The system grants the AI coding agent a service‑account key that can read and write every table in Snowflake. When the model misclassifies a request, it can exfiltrate cardholder data, and the organization has no record of which query ran or who approved it. PCI DSS requires organizations to log every access to cardholder data, to approve privileged operations, and to mask sensitive fields in transit. Yet most teams hand the agent a static credential and cannot enforce real‑time guardrails.

What the current fix leaves open

Teams typically move to a non‑human identity model: they create a dedicated service account, assign it the minimum set of roles, and configure Snowflake to accept tokens issued by an OIDC provider. However, the request still travels straight from the agent to Snowflake. No component on the path can inspect the query, mask PANs before they leave the database, or require an analyst to approve a bulk‑delete operation. Snowflake’s internal logs keep the audit trail, but they are not immutable and you cannot correlate them with identity‑provider events without additional tooling.

hoop.dev as an identity‑aware gateway

hoop.dev sits between the AI agent and Snowflake, acting as a Layer 7 gateway that inspects every wire‑protocol message. The gateway authenticates the agent’s OIDC token, validates group membership, and then forwards the request to Snowflake using its own short‑lived credential.
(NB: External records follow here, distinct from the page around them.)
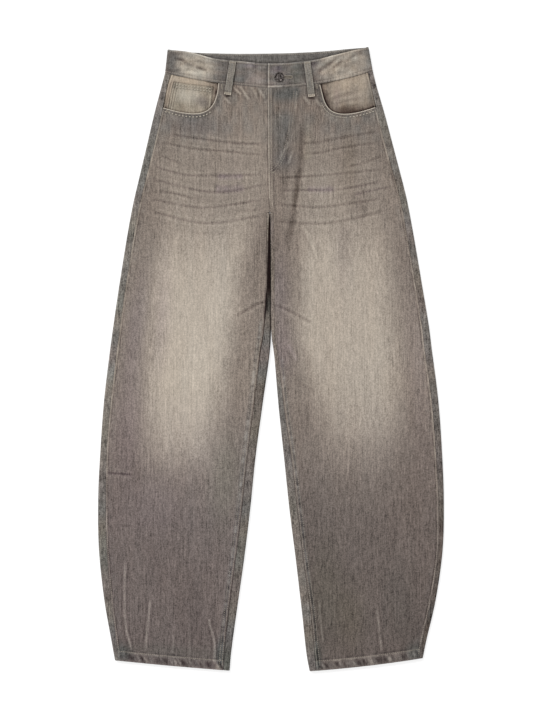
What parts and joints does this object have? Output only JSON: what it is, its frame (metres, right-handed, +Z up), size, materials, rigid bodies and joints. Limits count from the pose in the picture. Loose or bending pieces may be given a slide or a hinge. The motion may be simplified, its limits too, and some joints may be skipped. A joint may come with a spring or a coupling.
{
  "type": "wide-leg trousers",
  "caption": "High-waisted wide-leg denim trousers laid flat on their back, with curved barrel legs, scooped front pockets, belt loops and a buttoned fly.",
  "frame": {"origin": "middle of the flat outline, on the surface that the trousers lie on", "axes": "+Y towards the waist, +X to the right as seen from above with the waist at the top, +Z up, out of the front"},
  "size_m": [0.6054, 1.0915, 0.0121],
  "materials": {
    "denim_front": "washed denim, matt",
    "denim_back": "washed denim, matt",
    "denim_trim": "washed denim, matt",
    "button_metal": "antique, worn"
  },
  "bodies": {
    "root": {"front_left": "denim_front", "front_right": "denim_front", "back_left": "denim_back", "back_right": "denim_back", "yoke_left": "denim_back", "yoke_right": "denim_back", "facing_left": "denim_front", "facing_right": "denim_front", "coin_pocket": "denim_front", "fly_shield": "denim_back", "waistband": "denim_trim", "loop_front_left": "denim_trim", "loop_front_right": "denim_trim", "loop_back_left": "denim_trim", "loop_back_centre": "denim_trim", "loop_back_right": "denim_trim", "back_pocket_left": "denim_back", "back_pocket_right": "denim_back", "button": "button_metal"}
  },
  "joints": []
}
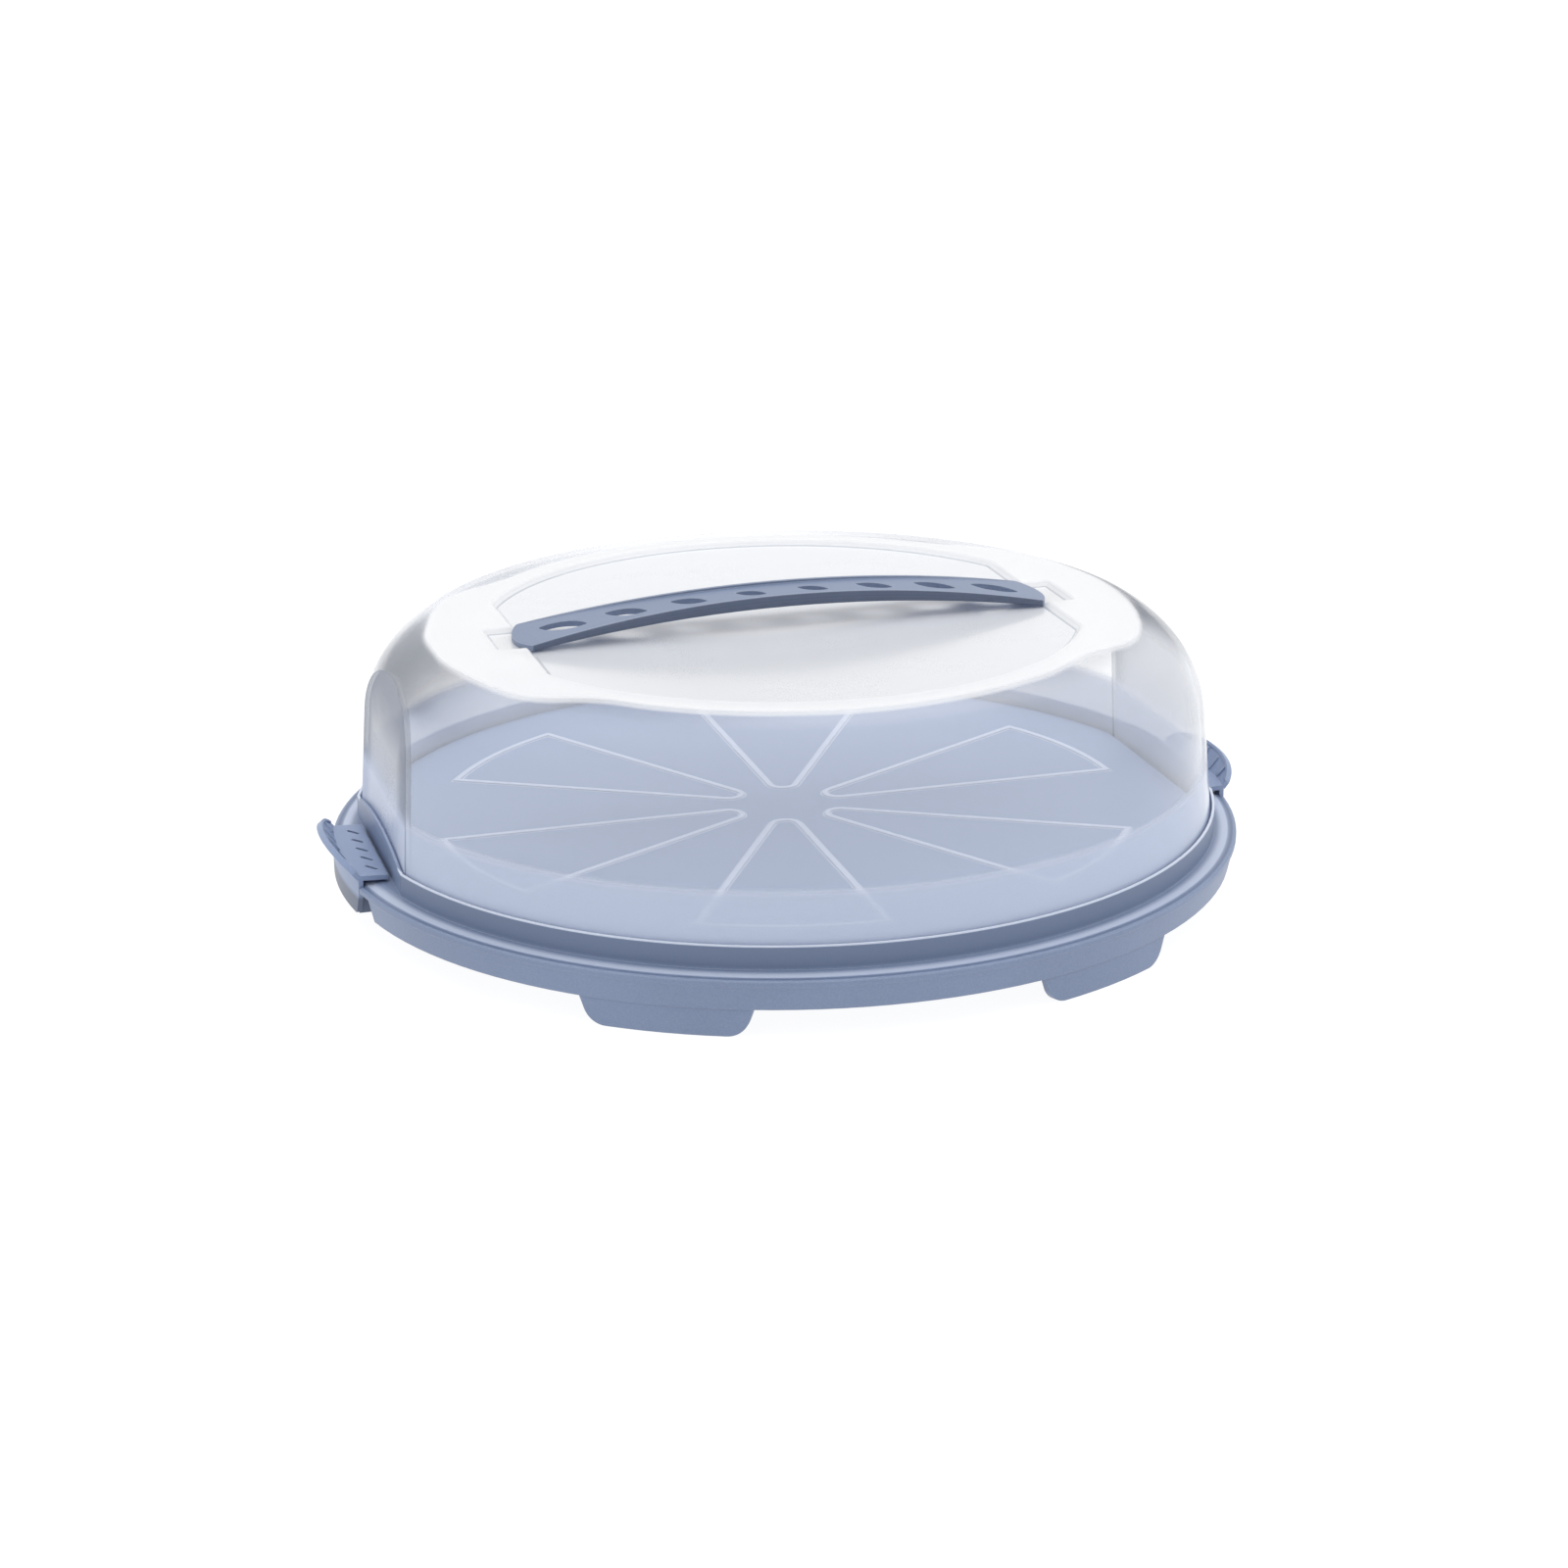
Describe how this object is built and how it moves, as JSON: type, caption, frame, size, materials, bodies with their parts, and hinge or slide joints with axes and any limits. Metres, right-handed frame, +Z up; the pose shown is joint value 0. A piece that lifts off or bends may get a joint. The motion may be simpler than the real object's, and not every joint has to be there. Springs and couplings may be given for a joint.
{
  "type": "cake keeper",
  "caption": "Flat round cake keeper: footed tray with a ring wall, clear lift-off dome with an arched carry handle, and a tipping clip on each side.",
  "frame": {"origin": "middle of the tray, in the plane that the four feet stand on", "axes": "+X through the two clips and along the carry handle, +Z up, +Y away from the viewer of the front"},
  "size_m": [0.358, 0.345, 0.1124],
  "materials": {
    "blue_plastic": "satin slate blue polypropylene with a fine moulded grain",
    "clear_plastic": "clear, slightly milky polypropylene, with a frosted recess on the crown"
  },
  "bodies": {
    "base": {"tray": "blue_plastic"},
    "lid": {"dome": "clear_plastic", "carry_handle": "blue_plastic"},
    "left_clip": {"clip_left": "blue_plastic"},
    "right_clip": {"clip_right": "blue_plastic"}
  },
  "joints": [
    {"name": "lid_lift", "type": "slide", "parent": "base", "child": "lid", "axis": [0, 0, 1], "range_m": [0, 0.12]},
    {"name": "left_clip_tip", "type": "hinge", "parent": "base", "child": "left_clip", "pos_m": [-0.1646, 0, 0.014], "axis": [0, -1, 0], "range_deg": [0, 80]},
    {"name": "right_clip_tip", "type": "hinge", "parent": "base", "child": "right_clip", "pos_m": [0.1646, 0, 0.014], "axis": [0, 1, 0], "range_deg": [0, 80]}
  ]
}
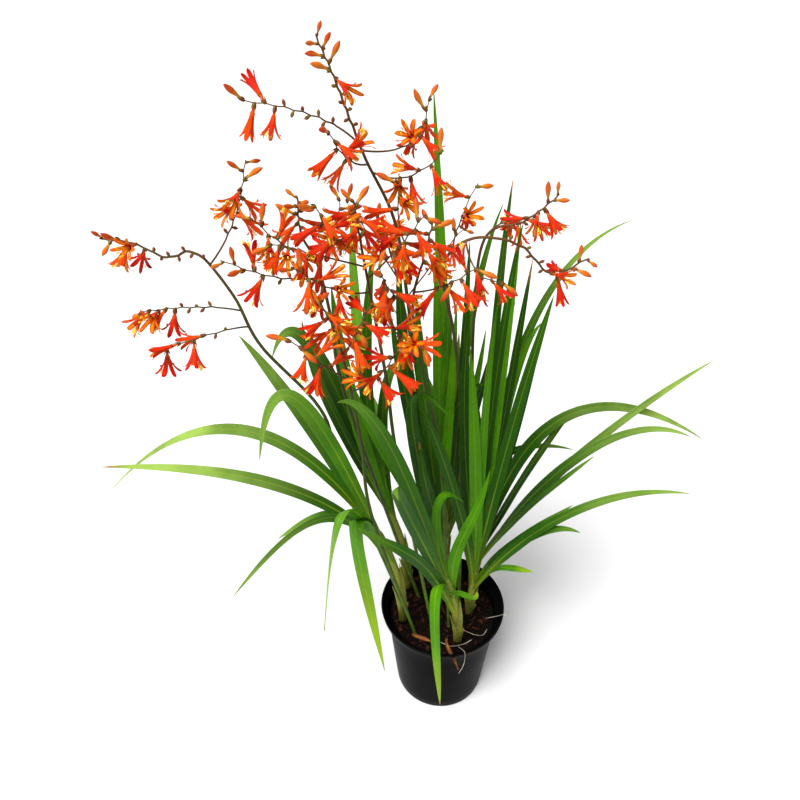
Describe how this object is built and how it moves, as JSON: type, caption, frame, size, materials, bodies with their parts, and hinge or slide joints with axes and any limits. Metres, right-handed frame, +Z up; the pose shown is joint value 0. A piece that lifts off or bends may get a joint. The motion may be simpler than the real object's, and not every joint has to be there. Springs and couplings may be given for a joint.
{
  "type": "potted crocosmia",
  "caption": "Clump of sword-leaved crocosmia with arching orange-red flower sprays, growing in a tapered black nursery pot.",
  "frame": {"origin": "centre of the pot's underside, on the surface that it stands on", "axes": "+Z up, -Y towards the viewer's side, +X to the viewer's right"},
  "size_m": [0.86, 0.465, 1.0216],
  "materials": {
    "pot_plastic": "satin black moulded plastic",
    "soil": "coarse dark bark compost, rough and dry on top",
    "leaf": "ribbed sword leaf, satin mid green with paler sheath and tip",
    "flower": "soft orange-red petals with a yellow throat, on brown-green stems"
  },
  "bodies": {
    "root": {"pot": "pot_plastic", "soil": "soil", "fan_left": "leaf", "fan_left_back": "leaf", "fan_front": "leaf", "fan_right": "leaf", "fan_right_back": "leaf", "fan_centre": "leaf", "fan_back": "leaf", "spray_left": "flower", "spray_star": "flower", "spray_top": "flower", "spray_middle": "flower", "spray_low": "flower", "spray_inner": "flower", "spray_right": "flower", "spray_far_right": "flower", "spray_back": "flower"}
  },
  "joints": []
}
Because the enforcement point is the gateway, hoop.dev can apply PCI DSS controls that the database alone cannot provide.

hoop.dev records each session, masks card numbers in query results, and requires just‑in‑time approval before any write that touches a PAN‑containing table executes. The gateway also rewrites responses to redact sensitive fields, ensuring that downstream logs never contain raw card data. hoop.dev creates all of these enforcement outcomes by occupying the data path; the setup of identities and roles alone cannot produce them.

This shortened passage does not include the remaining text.